ロジスティクス宇宙スタートアップのispace(アイスペース)は6日、欧州法人のispace EUROPEが、米国の月面資源開発企業マグナ・ペトラと総額2200万ドル(32億円)のペイロードサービス契約を締結したと発表した。この契約により、NASAが開発した月面用質量分析計「MSOLO」を、同社が27年に予定するミッション3にて月面へ輸送する計画だ。
MSOLOは、月面レゴリス中に含まれるヘリウム3などの揮発性物質の計測を目的とした小型の質量分析装置。マグナ・ペトラは、NASAケネディ宇宙センターとの共同研究契約のもと、月面の同位体分布をAI(人工知能)で再現した「デジタルツイン」モデルの検証も進めており、今後のヘリウム3のサンプルリターンや商用利用に向けた基盤整備に取り組む。
輸送を担当するispace EUROPEは、ルクセンブルクに本拠を構え、小型月面探査車(マイクロローバー)の開発に注力。今回の任務では、NASAの分析装置を搭載できるようローバーを最適化し、27年に予定される米法人ispace-U.S.の着陸船「APEX 1.0」に積載される。
本ミッションは、NASAの技術と民間企業の資源探査、そして国際スタートアップの探査技術が融合した、国境を超えた新たな月面開発モデルとして注目される。
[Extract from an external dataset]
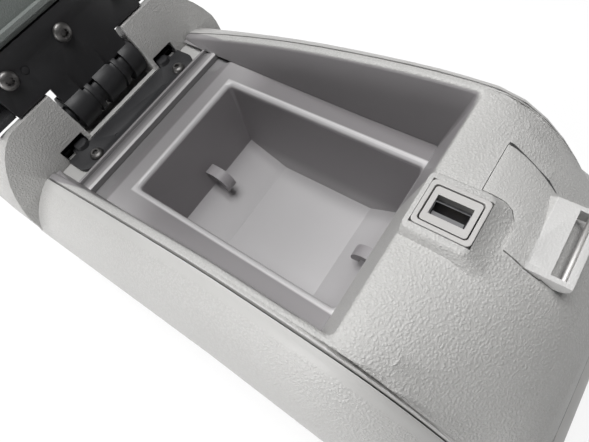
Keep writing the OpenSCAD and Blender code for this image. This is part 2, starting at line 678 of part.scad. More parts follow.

ヘリウム3は、将来的な核融合発電や量子コンピューター冷却などの分野で期待される重要資源であり、今回の探査はその実用化への一歩となる可能性がある。
ispaceはこれまでにも月面輸送の実績を重ねており、今後もミッション4(28年予定)などを通じて、国際的な月面経済圏の構築に向けた取り組みを加速させる。